El colapso del bloque progresista tradicional fue evidente. La Democracia Cristiana —que durante décadas fue la organización bisagra del sistema político chileno y uno de los pilares de la transición a la democracia— hoy prácticamente desaparece del mapa electoral. El Partido Socialista, que fue el otro gran partido histórico de la centroizquierda chilena, sobrevive, pero muy debilitado y sin la capacidad de articulación que tuvo en los últimos treinta años. En contraste, el Partido Comunista emerge como la fuerza progresista más estructurada, con presencia parlamentaria significativa y un liderazgo claro dentro del actual oficialismo.
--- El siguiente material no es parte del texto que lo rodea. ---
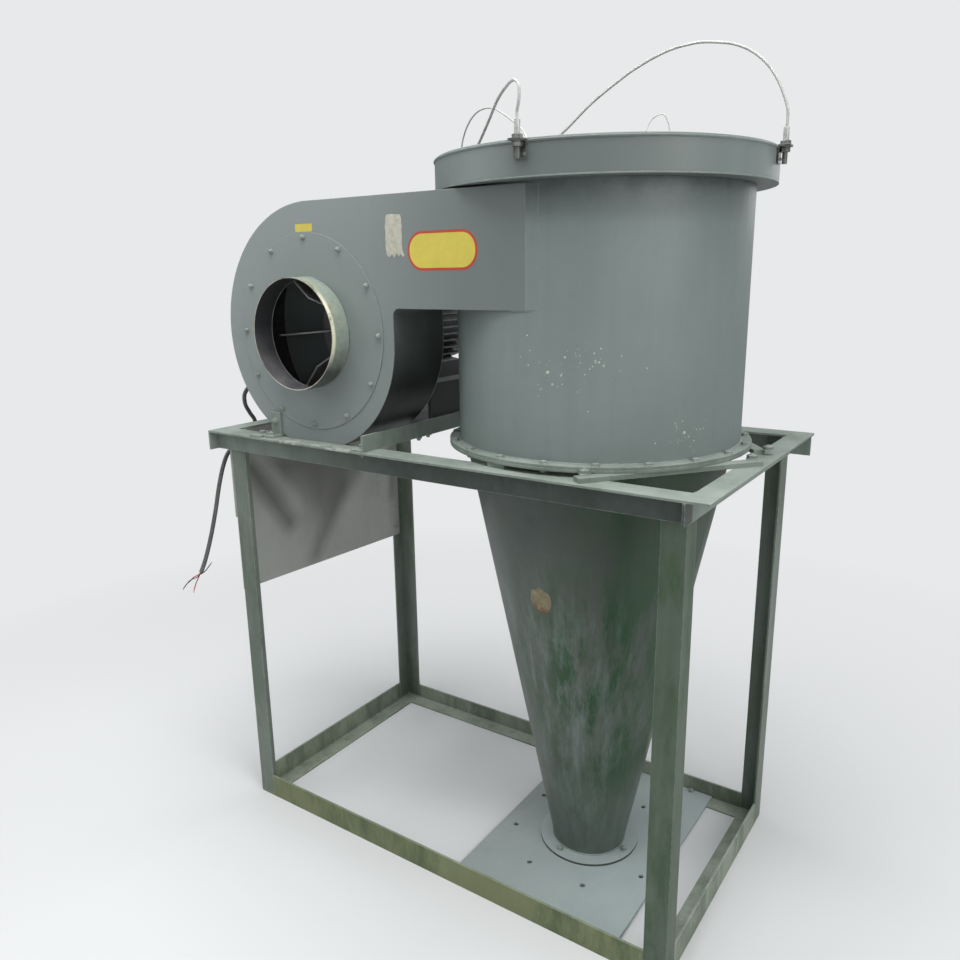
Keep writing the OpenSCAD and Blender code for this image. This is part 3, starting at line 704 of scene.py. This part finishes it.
# Lifting cables, as twisted wire rope, from the middle of the ring's upper edge

CABLE_R, WIRE_ROPE_R, THIN_R = 3, 2, 1.6
CABLE_REST = ROOF_TOP - RING_TOP + 3.7
WIRE_REST = ROOF_TOP - RING_TOP + 2.7
LUG_OUT = 13
LUG_TURNS = (-87.5, 5, 180, 90)
STRANDS = 6
LAY = 9.0


def in_radii(points):
    return [tuple(c * RING_R for c in p) for p in points]


def lying(*points):
    """A cable's end on the roof, as two numbers in radii and a height in mm."""
    return [(x * RING_R, y * RING_R, z) for x, y, z in points]


def outside(turn, out, z):
    """A point beyond the ring's radius at a turn round it."""
    return (*polar(0, 0, RING_R + out, turn), z)


CABLE_FRONT = [
    outside(-87.5, LUG_OUT, 32.3), outside(-87.5, 13.5, 46), *in_radii([
        (0.069, -1.058, 0.17), (0.073, -1.061, 0.216), (0.058, -1.049, 0.249),
        (0.018, -1.016, 0.273), (-0.028, -0.978, 0.277), (-0.09, -0.927, 0.267),
        (-0.163, -0.866, 0.248), (-0.224, -0.816, 0.22), (-0.336, -0.723, 0.151),
        (-0.472, -0.612, 0.073), (-0.6, -0.506, 0.012), (-0.72, -0.407, -0.046)]),
    *lying((-0.82, -0.325, CABLE_REST + 14), (-0.87, -0.26, CABLE_REST + 2),
           (-0.885, -0.15, CABLE_REST))]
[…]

Sin embargo, ese crecimiento ocurre en un contexto adverso: la derecha queda mejor posicionada en el Congreso, con capacidad de veto y control del clima político. Desde ese lugar, impone certezas mientras la centroizquierda exhibe confusión, fragmentación y falta de liderazgo.
Dentro de este escenario, Franco Parisi, quien se hizo con el 19,7% en este tercer intento por la carrera presidencial, apareció como un actor relevante. A diferencia de la elección anterior, esta vez sí hizo campaña en terreno, con despliegue territorial y una narrativa antipartidista que conectó con sectores desencantados de todo el espectro político. Su electorado se caracteriza por un rechazo profundo a “los políticos tradicionales”, una sensibilidad hiperindividualista, malestar económico y una mezcla de aspiración de clase y resentimiento hacia las élites. No es un voto doctrinario, pero sí altamente maleable a discursos de eficiencia, orden, rebaja de impuestos y castigo al sistema político.
"Ni facho, ni comunacho", repitió en varias ocasiones, refiriéndose a la polarización que implican esas opciones. Sin embargo, en 2021, diversos estudios mostraron que la mayoría del electorado de Parisi terminó apoyando a Kast en la segunda vuelta. Pero el escenario actual es distinto: la derecha llega más fragmentada, Parisi hizo campaña en terreno y su base hoy es menos predecible. Aunque su votación es muy relevante, no será el único factor que determinará el resultado.
La segunda vuelta del 14 de diciembre dependerá también de otros factores decisivos: la capacidad de Jara para movilizar a votantes jóvenes y sectores populares; el comportamiento del electorado moderado que antes pertenecía al espacio de la ExConcertación; el voto femenino, históricamente más progresista y potencialmente reactivo ante la agenda antiderechos del pinochetismo; y las dinámicas territoriales en el norte marcado por la migración y el sur atravesado por conflictos históricos.
La derecha entra a la segunda vuelta con capacidad de imponer agenda y respaldada por una mayoría parlamentaria suficiente para condicionar al próximo gobierno. La centroizquierda, en cambio, enfrenta el desafío de construir un relato convincente en tiempo récord, capaz de hablar de economía, seguridad y desigualdad sin la tibieza de la primera vuelta.
El desenlace dependerá de un conjunto de voluntades: del electorado antiestablishment, sí, pero también de las y los despolitizados, de quienes se refugian en el centro político y de quienes ven en esta segunda vuelta la última oportunidad para frenar una restauración pinochetista. El próximo 14 de diciembre, Chile decidirá no sólo un presidente o presidenta, sino la dirección histórica de la década que viene.